In this case, the EAT held that an employer had not failed to make reasonable adjustments when it refused to provide a particular kind of face mask to an employee who had extreme anxiety about contracting Covid, where there was no real prospect that provision of the mask would have enabled the employee to return to work.
Facts
North East Ambulance NHS Foundation Trust (the Trust) employed the Claimant as a non-emergency ambulance driver to provide scheduled transport to transfer patients between hospitals, or to and from their homes. He was very occasionally required to provide emergency transport.
The Claimant suffered from depression and anxiety. He was also asthmatic and fell within the category of people who were advised to "shield" during the early stages of the pandemic in 2020. The pandemic exacerbated the Claimant's existing anxiety and he was extremely worried about contracting Covid.
Having shielded for several months, the Claimant returned to work on 3 August 2020. However, after a period working on non-driving duties he went off sick in May 2021, saying that he could not contemplate returning to ambulance driving unless the Trust provided him with a FFP3 face mask to use when he was transporting patients who had tested positive for Covid. This is a more robust type of face mask than the FFP2 surgical face mask that was provided to non-emergency ambulance drivers.
The Trust refused to provide the Claimant with a FFP3 mask. Given that he only intended to wear the mask when transporting patients who had tested positive, the Trust did not consider that it would offer complete protection – as he might come into contact with infected patients who had not tested positive and displayed no symptoms. The Trust therefore did not believe that providing the mask would assuage the Claimant's concerns about returning to work; he had also never stated unequivocally that he would return if he were given a FFP3 mask. When asked at a sickness absence review meeting in June 2021 whether he would be able to return to work if a FFP3 mask was provided, the Claimant responded that he was unsure, but he did wish to come back when he felt able to do so.

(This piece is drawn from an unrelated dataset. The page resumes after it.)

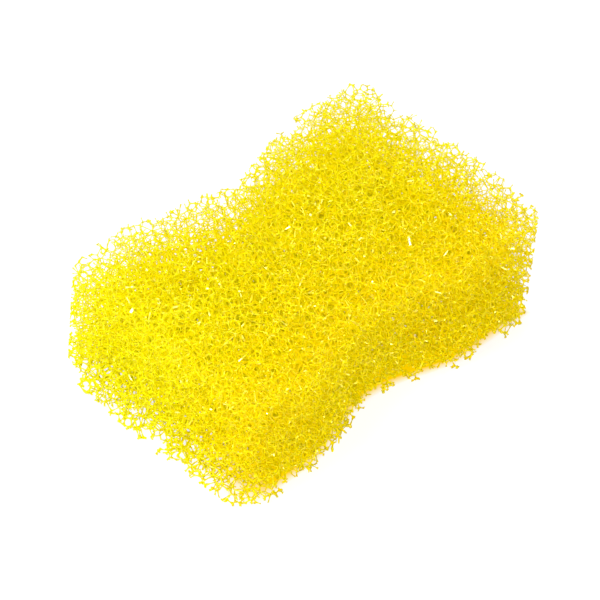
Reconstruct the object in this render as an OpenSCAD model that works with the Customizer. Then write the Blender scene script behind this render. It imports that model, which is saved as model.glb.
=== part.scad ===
// Cleaning sponge of open-cell foam, with a waist on each long side for the grip.
// It is cut from one block, so the top, the underside and the walls are all cut faces.
// Each cell that a cut has opened is a hollow, and the ridges between the hollows are
// the struts that the cells share. Millimetres, +X along the length, +Z up, and the
// origin is on the underside, below the middle.

/* [Body] */
// Length from end to end
body_l = 120; // [90:1:130]
// Width across the two lobes
body_w = 76; // [60:1:84]
// Thickness
body_t = 40; // [24:1:45]

/* [Outline from above] */
// Depth of the waist on each long side
waist_d = 7; // [0:0.5:14]
// Length of the waist, from one lobe to the other
waist_l = 66; // [40:1:72]
// Radius of the four corners
corner_r = 10; // [5:0.5:16]
// How far the middle of each end stands out from its corners
end_bow = 1; // [0:0.25:4]

/* [Open cells] */
// Width of a cell at the surface
cell_w = 5.2; // [5:0.1:9]
// Depth of a cell's hollow below its ridges
cell_d = 7; // [1.5:0.1:8]
// How far a ridge's ends stray from an even pattern, as a share of a cell
stray = 0.17; // [0:0.01:0.22]
// Width of the flat ridges that the sponge rests on
land_w = 1.1; // [0.6:0.1:1.4]

/* [Hidden] */
foam_yellow = [0.96, 0.85, 0.08];
stray_seed = 19;
depth_seed = 57;
depth_spread = 0.22;

// Cells lie in rows, like bricks, with each row half a cell along from the last.
// The rows run along the length and close round the body: over the top, down a wall,
// back under the body and up the other wall. Two more patches of rows close the ends.
row_h = cell_w * sqrt(3) / 2;
cells_l = round(body_l / cell_w);
rows_w = round(body_w / row_h);
rows_t = 2 * round((body_t / row_h - 1) / 2) + 1;
rows = 2 * (rows_w + rows_t);
halves_l = 2 * cells_l;
halves_w = 2 * rows_w;
line_points = halves_l + 1;
band_points = rows * line_points;
end_points = (rows_t - 1) * (halves_w - 1);
zigzag = 1 / 6;

// Outline from above, as two curves that meet halfway round each corner. Both take a
// share from -1 to 1 of the way along their side.
side_flat = body_l / 2 - end_bow - corner_r;
end_flat = body_w / 2 - corner_r;
half_corner = corner_r * PI / 4;

function waist(x) = abs(x) < waist_l / 2 ? waist_d * (1 + cos(360 * x / waist_l)) / 2 : 0;

function bow(y) = end_bow * (1 - cos(180 * y / end_flat)) / 2;

function turn(way, flat) = max(0, way - flat) / corner_r * 180 / PI;

function long_side(share) =
    let (way = abs(share) * (side_flat + half_corner))
    let (angle = turn(way, side_flat))
    let (x = min(way, side_flat) + corner_r * sin(angle))
    [sign(share) * x, body_w / 2 - waist(min(x, side_flat)) - corner_r * (1 - cos(angle))];

function end_side(share) =
    let (way = abs(share) * (end_flat + half_corner))
    let (angle = turn(way, end_flat))
    let (y = min(way, end_flat))
    [body_l / 2 - bow(y) - corner_r * (1 - cos(angle)), sign(share) * (y + corner_r * sin(angle))];

// A point of the body from its shares of length, width and thickness, each -1 to 1.
// The four curves are blended across the middle, so no cell is squeezed at a corner.
function body_point(at) =
    let (side = long_side(at.x), end = end_side(at.y), corner = long_side(1))
    [
        side.x + at.x * (end.x - corner.x),
        at.y * (side.y - corner.y) + end.y,
        body_t * (1 + at.z) / 2,
    ];

// Shares of width and thickness after so many rows round the body
function round_body(row) =
    row <= rows_w ? [2 * row / rows_w - 1, 1]
    : row <= rows_w + rows_t ? [1, 1 - 2 * (row - rows_w) / rows_t]
    : row <= 2 * rows_w + rows_t ? [1 - 2 * (row - rows_w - rows_t) / rows_w, -1]
    : [-1, 2 * (row - 2 * rows_w - rows_t) / rows_t - 1];

function is_body_edge(row) =
    row == 0 || row == rows_w || row == rows_w + rows_t || row == 2 * rows_w + rows_t;

// Ridge ends, first round the body and then at the two ends
strays = rands(-stray, stray, 2 * (band_points + 2 * end_points), stray_seed);

function lean(line, half) = (line + half) % 2 == 0 ? zigzag : -zigzag;

function band_place(line, half) =
    let (at_end = half == 0 || half == halves_l)
    let (number = 2 * (line * line_points + half))
    let (along = at_end ? 0 : strays[number])
    let (across = is_body_edge(line) ? 0 : strays[number + 1] + (at_end ? 0 : lean(line, half)))
    let (section = round_body(line + across))
    [(half + 2 * along) / cells_l - 1, section.x, section.y];

function end_place(end, line, half) =
    let (number = 2 * (band_points + (end > 0 ? end_points : 0) + end_number(line, half)))
    let (across = line + strays[number + 1] + lean(line, half))
    [end, (half + 2 * strays[number]) / rows_w - 1, 1 - 2 * across / rows_t];

function end_number(line, half) = (line - 1) * (halves_w - 1) + half - 1;

places = concat(
    [for (line = [0:rows - 1], half = [0:halves_l]) band_place(line, half)],
    [for (end = [-1, 1], line = [1:rows_t - 1], half = [1:halves_w - 1]) end_place(end, line, half)]
);

// Which of those points stands at a place on the band or on an end
function band_index(line, half) = (line % rows) * line_points + half;

function end_index(end, line, half) =
    let (rim = end > 0 ? halves_l : 0)
    line == 0 ? band_index(half / 2, rim)
    : line == rows_t ? band_index(2 * rows_w + rows_t - half / 2, rim)
    : half == 0 ? band_index(rows - line, rim)
    : half == halves_w ? band_index(rows_w + line, rim)
    : band_points + (end > 0 ? end_points : 0) + end_number(line, half);

// First and last half cell of each cell in a row
function row_cells(row, halves) =
    row % 2 == 0
    ? [for (half = [0:2:halves - 2]) [half, half + 2]]
    : [for (half = [-1:2:halves - 1]) [max(half, 0), min(half + 2, halves)]];

// A cell's rim, as the indexes of its ridge ends
function band_rim(row, cell) = concat(
    [for (half = [cell[0]:cell[1]]) band_index(row, half)],
    [for (half = [cell[1]:-1:cell[0]]) band_index(row + 1, half)]
);

function end_line(end, line, cell) =
    let (stride = line == 0 || line == rows_t ? 2 : 1)
    [for (half = [cell[0]:stride:cell[1]]) end_index(end, line, half)];

function backwards(list) = [for (i = [len(list) - 1:-1:0]) list[i]];

function end_rim(end, row, cell) =
    let (rim = concat(end_line(end, row, cell), backwards(end_line(end, row + 1, cell))))
    end > 0 ? backwards(rim) : rim;

function is_rest_row(row) = row >= rows_w + rows_t && row < 2 * rows_w + rows_t && row % 2 == 0;

rest_rims = [
    for (row = [0:rows - 1]) if (is_rest_row(row))
        for (cell = row_cells(row, halves_l)) band_rim(row, cell)
];
open_rims = concat(
    [
        for (row = [0:rows - 1]) if (!is_rest_row(row))
            for (cell = row_cells(row, halves_l)) band_rim(row, cell)
    ],
    [
        for (end = [-1, 1], row = [0:rows_t - 1])
            for (cell = row_cells(row, halves_w)) end_rim(end, row, cell)
    ]
);
rims = concat(rest_rims, open_rims);

// A hollow sinks from its rim's middle towards the inside of the body, so that two
// hollows on either side of an edge lean away from each other.
inner_shares = [for (size = [body_l, body_w, body_t]) max(0, 1 - 4 * cell_d / size)];
depths = rands(1 - depth_spread, 1 + depth_spread, len(rims), depth_seed);

function middle(list) = list * [for (i = list) 1] / len(list);

function mean(list) = [for (axis = [0:2]) middle([for (item = list) item[axis]])];

function inner(at) = [
    for (axis = [0:2]) max(-inner_shares[axis], min(inner_shares[axis], at[axis]))
];

function hollow_end(rim, depth) =
    let (from = mean([for (i = rim) points_on_skin[i]]))
    let (to = body_point(inner(mean([for (i = rim) places[i]]))))
    from + depth * cell_d * (to - from) / norm(to - from);

points_on_skin = [for (at = places) body_point(at)];
hollow_ends = [for (i = [0:len(rims) - 1]) hollow_end(rims[i], depths[i])];

// Inner edge of the flat ridges, six points to a cell
rim_slots = 6;
land_share = land_w / cell_w;

function land_points(rim) =
    let (from = mean([for (i = rim) points_on_skin[i]]))
    [for (i = [0:rim_slots - 1]) let (p = points_on_skin[rim[i]]) p + land_share * (from - p)];

land_edges = [for (rim = rest_rims) each land_points(rim)];
first_hollow = len(points_on_skin);
first_land = first_hollow + len(hollow_ends);

function fan(rim, tip) = [for (i = [0:len(rim) - 1]) [rim[(i + 1) % len(rim)], rim[i], tip]];

function land_ring(rim, edge) = [
    for (i = [0:len(rim) - 1])
        let (next = (i + 1) % len(rim))
        each [[rim[next], rim[i], edge[next]], [edge[next], rim[i], edge[i]]]
];

function land_index(cell) = [
    for (i = [0:len(rest_rims[cell]) - 1]) first_land + cell * rim_slots + i
];

module sponge() {
    land_faces = [
        for (cell = [0:len(rest_rims) - 1]) each land_ring(rest_rims[cell], land_index(cell))
    ];
    rest_faces = [
        for (cell = [0:len(rest_rims) - 1]) each fan(land_index(cell), first_hollow + cell)
    ];
    open_faces = [
        for (cell = [0:len(open_rims) - 1])
            each fan(open_rims[cell], first_hollow + len(rest_rims) + cell)
    ];
    color(foam_yellow)
        polyhedron(
            points = concat(points_on_skin, hollow_ends, land_edges),
            faces = concat(land_faces, rest_faces, open_faces)
        );
}

sponge();
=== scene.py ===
"""Dresses a waisted cleaning sponge with its real web of foam struts.

Coarse open-cell foam is what is left when the skins between bubbles are gone: a strut
stands wherever three bubbles met, and four struts meet in a joint. Here the bubbles are
scattered and pushed apart, the joints are the points that lie equally far from four
bubbles, and the web is cut to the sponge's shape, as a knife cuts the block.
"""

import math

import bpy
import numpy as np
from bpy.props import FloatProperty, FloatVectorProperty, IntProperty, PointerProperty
from mathutils import Matrix, Vector


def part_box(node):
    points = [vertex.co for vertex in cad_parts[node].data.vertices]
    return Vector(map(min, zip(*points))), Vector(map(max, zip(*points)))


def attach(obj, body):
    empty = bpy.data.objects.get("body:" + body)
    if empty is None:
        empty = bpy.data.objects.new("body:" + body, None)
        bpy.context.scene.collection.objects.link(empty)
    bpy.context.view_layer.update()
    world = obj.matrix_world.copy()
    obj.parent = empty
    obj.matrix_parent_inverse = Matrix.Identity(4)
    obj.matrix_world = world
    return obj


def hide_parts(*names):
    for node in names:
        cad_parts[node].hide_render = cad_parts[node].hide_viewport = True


bl_info = {
    "name": "Open-Cell Cleaning Sponge",
    "version": (1, 0, 0),
    "blender": (4, 5, 0),
    "location": "3D View > Sidebar > Sponge",
    "description": "Fills a cut sponge with its web of foam struts, and sets it on a stage",
    "category": "Object",
}

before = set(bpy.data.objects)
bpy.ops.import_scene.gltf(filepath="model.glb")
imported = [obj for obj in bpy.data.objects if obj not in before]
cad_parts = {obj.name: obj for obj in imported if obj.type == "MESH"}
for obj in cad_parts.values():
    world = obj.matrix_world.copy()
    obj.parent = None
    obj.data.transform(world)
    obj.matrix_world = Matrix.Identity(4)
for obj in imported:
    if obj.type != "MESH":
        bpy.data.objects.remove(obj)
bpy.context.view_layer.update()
SPONGE_LOW, SPONGE_HIGH = (np.array(corner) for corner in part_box("sponge"))
SPONGE_SIZE = SPONGE_HIGH - SPONGE_LOW


def length_property(name, description, default):
    return FloatProperty(
        name=name, description=description, default=default, subtype="DISTANCE", unit="LENGTH"
    )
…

Other reasons contributing to the Trust's refusal to provide the FFP3 mask were that: FFP3 masks could not be used whilst driving, they had to be decontaminated regularly, they could cause the wearer's glasses to steam up, they may not be fully effective when worn by someone who had a beard (as the Claimant did), and the applicable national guidance was that the FFP2 surgical mask was sufficient protection for non-emergency drivers.
The Claimant's grievance about the Trust's refusal to provide the FFP3 mask was rejected. Around the time his grievance appeal was dismissed in late May 2022, occupational health (OH) reported that the Claimant was not fit to return to his role, or to any alternative role, and no timescale could be set for his recovery. Sickness absence review meetings were held at regular intervals by telephone, with further input from OH, and the Claimant was eventually dismissed on 21 September 2022 on the ground of ill-health. His appeal against dismissal – on the basis that he would not have been in this position if the Trust had provided a FFP3 mask when he had first requested one – was rejected in November 2022.
An employment tribunal dismissed the Claimant's claim that the Trust's refusal to provide a FFP3 mask constituted a failure to make reasonable adjustments. The tribunal found that providing the Claimant with a FFP3 mask would not have created a realistic chance of him returning to work and, as such, it would not be effective in removing or reducing the disadvantage he was experiencing as a result of his disability. The tribunal also dismissed the Claimant's claims that his dismissal was unfair and amounted to discrimination arising from disability.
The EAT rejected the Claimant's appeal, holding that the tribunal had been entitled to conclude that, due to his extreme fear of catching Covid, there was no realistic possibility that he could have come back to work and carried on as an ambulance driver, even if he was given a FFP3 mask. This was the case not just at the point of dismissal, but throughout the period to which the claim related. Indeed, as early as June 2021, the Claimant had said that he was unsure whether he could return to work if provided with a FFP3 mask. There was therefore no failure to make reasonable adjustments. The EAT also upheld the tribunal's decision that the dismissal was fair.
What does this mean for employers?
While the facts of this case are particular to the pandemic, the EAT's decision is a helpful illustration of the principle that there will be no failure to make reasonable adjustments if the adjustment in question would have no realistic prospect of removing or reducing the disadvantage the employee faces as a result of their disability. This is also reflected in the Equality and Human Rights Commission's Employment Statutory Code of Practice.